-- Begin --
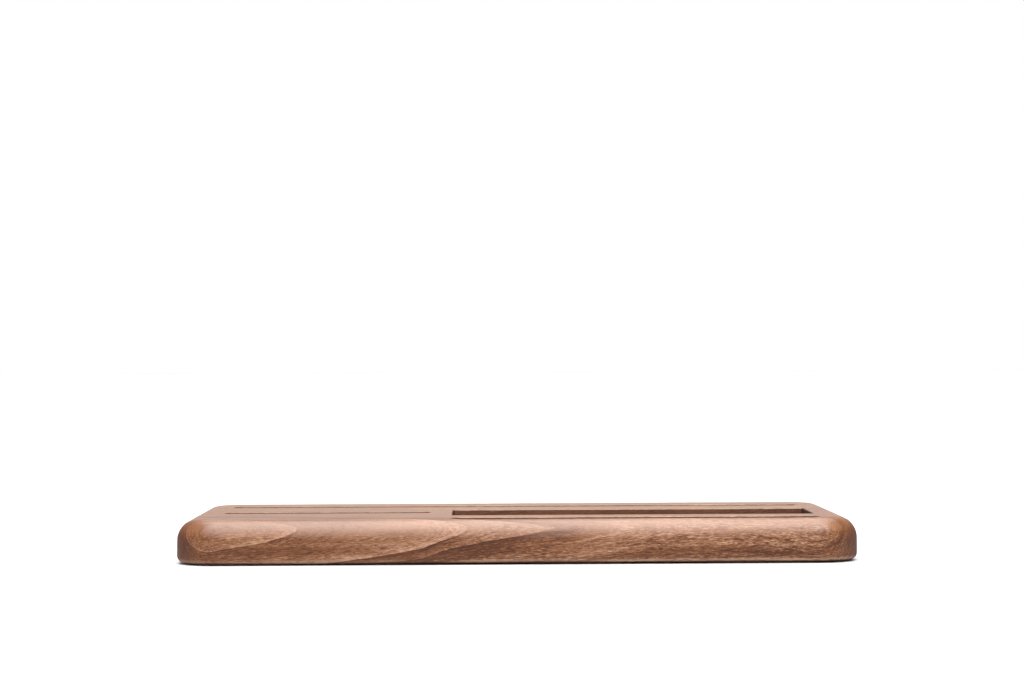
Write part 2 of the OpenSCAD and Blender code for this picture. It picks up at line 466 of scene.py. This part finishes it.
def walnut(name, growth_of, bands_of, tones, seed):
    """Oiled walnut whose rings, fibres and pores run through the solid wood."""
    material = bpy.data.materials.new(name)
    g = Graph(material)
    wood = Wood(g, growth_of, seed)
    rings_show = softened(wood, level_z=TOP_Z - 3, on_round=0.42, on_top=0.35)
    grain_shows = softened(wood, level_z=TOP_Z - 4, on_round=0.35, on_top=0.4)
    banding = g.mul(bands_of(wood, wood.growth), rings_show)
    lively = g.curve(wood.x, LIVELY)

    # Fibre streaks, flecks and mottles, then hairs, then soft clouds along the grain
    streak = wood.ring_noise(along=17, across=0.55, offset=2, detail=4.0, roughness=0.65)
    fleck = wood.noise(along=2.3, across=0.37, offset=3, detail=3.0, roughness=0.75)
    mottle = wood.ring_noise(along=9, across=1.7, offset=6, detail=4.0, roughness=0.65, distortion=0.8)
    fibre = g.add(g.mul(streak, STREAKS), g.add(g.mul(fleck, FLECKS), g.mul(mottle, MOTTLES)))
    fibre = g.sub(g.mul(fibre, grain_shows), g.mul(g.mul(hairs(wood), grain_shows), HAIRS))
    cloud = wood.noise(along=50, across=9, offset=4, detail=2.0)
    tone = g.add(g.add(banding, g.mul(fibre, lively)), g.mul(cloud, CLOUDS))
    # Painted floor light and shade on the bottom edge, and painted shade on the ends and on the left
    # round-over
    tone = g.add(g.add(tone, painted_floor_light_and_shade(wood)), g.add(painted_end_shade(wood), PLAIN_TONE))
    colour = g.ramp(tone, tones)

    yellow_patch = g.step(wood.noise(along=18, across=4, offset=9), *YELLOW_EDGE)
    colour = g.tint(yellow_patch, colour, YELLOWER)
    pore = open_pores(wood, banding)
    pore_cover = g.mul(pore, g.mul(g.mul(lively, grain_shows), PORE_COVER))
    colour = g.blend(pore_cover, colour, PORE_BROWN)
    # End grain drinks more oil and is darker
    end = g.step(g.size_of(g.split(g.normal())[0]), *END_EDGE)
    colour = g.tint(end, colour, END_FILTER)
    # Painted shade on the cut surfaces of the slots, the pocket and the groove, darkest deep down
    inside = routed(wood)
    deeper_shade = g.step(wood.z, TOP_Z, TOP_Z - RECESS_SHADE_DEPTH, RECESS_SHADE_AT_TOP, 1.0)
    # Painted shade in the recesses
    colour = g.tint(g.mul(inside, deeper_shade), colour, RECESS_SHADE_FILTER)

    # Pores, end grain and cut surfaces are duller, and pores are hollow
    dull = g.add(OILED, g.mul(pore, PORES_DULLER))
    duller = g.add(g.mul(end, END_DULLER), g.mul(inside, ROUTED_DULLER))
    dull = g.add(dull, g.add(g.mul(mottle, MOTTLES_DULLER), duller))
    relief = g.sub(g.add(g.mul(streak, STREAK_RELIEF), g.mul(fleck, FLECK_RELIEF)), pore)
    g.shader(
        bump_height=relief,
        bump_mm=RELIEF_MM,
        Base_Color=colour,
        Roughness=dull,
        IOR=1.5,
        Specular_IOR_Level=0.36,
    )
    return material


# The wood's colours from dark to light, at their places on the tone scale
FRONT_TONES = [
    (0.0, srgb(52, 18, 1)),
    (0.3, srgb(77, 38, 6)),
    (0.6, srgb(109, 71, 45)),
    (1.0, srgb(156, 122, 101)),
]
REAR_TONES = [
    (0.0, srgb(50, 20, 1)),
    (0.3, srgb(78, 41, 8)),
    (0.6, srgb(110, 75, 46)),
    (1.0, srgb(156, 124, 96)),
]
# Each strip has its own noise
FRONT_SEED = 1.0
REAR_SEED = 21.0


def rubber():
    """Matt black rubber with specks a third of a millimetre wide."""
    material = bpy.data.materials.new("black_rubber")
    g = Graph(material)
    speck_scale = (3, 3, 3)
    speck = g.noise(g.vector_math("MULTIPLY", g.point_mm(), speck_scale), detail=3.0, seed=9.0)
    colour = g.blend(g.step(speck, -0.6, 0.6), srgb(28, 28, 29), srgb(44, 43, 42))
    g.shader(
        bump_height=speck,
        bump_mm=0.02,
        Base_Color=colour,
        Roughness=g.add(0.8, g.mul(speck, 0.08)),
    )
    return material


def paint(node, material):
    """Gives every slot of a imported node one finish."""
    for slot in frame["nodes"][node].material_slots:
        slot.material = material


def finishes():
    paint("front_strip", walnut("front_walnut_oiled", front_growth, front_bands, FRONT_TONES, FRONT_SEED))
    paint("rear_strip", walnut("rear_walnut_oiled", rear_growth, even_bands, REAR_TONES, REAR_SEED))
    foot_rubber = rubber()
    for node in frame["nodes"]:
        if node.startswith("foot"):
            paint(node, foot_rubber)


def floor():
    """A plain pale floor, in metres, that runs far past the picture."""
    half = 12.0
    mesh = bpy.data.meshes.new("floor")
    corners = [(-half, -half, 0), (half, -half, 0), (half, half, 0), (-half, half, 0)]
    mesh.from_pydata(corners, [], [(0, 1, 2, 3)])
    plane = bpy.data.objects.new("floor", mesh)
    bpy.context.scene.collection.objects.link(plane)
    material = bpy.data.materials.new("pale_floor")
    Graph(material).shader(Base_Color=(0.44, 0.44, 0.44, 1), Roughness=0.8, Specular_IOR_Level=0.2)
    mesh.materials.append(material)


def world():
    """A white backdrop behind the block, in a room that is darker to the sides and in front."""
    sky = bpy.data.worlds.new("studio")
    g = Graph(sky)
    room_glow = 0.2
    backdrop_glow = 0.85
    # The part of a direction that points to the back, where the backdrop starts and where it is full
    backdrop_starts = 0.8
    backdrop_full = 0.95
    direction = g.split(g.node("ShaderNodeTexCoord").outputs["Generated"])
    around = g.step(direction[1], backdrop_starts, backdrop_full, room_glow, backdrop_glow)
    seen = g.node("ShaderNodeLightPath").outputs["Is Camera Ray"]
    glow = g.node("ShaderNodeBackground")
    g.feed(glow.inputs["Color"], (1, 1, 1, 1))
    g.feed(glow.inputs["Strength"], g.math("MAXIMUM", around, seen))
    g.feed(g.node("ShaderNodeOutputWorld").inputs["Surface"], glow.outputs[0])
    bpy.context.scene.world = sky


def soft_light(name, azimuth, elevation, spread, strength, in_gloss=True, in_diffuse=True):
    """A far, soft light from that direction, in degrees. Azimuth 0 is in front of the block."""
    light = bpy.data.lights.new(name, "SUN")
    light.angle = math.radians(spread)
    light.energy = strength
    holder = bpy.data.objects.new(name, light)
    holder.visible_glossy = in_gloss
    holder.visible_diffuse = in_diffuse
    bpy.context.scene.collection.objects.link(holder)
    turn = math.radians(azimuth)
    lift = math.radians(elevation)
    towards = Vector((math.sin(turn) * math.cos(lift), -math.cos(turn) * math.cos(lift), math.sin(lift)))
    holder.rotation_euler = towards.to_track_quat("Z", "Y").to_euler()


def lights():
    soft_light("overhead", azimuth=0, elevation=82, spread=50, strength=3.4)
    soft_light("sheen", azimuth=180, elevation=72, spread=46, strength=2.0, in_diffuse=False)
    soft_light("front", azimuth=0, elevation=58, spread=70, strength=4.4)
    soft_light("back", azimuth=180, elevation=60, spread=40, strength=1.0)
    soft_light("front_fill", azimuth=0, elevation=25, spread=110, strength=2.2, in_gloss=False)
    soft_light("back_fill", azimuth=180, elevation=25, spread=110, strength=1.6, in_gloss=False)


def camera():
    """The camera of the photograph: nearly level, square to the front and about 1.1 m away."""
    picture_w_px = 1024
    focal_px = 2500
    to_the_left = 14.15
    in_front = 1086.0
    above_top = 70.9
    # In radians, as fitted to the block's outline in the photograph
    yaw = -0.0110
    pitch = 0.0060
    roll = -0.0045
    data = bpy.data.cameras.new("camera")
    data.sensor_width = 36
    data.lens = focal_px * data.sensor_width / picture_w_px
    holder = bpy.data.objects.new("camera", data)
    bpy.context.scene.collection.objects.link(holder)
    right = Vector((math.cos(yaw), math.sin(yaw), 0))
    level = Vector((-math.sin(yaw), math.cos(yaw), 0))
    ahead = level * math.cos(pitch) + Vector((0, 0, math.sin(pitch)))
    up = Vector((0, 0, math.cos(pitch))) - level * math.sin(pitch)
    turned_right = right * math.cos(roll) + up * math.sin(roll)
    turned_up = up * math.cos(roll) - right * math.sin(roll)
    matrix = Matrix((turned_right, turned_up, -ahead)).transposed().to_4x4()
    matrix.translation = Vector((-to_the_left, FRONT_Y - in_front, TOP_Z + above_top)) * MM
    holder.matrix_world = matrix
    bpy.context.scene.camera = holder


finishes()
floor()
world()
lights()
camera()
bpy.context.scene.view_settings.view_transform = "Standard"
-- End --
(What is needed): Track down all lines above with the string "part" and copy them.

(Exercise answer):
Write part 2 of the OpenSCAD and Blender code for this picture. It picks up at line 466 of scene.py. This part finishes it.
    # The part of a direction that points to the back, where the backdrop starts and where it is full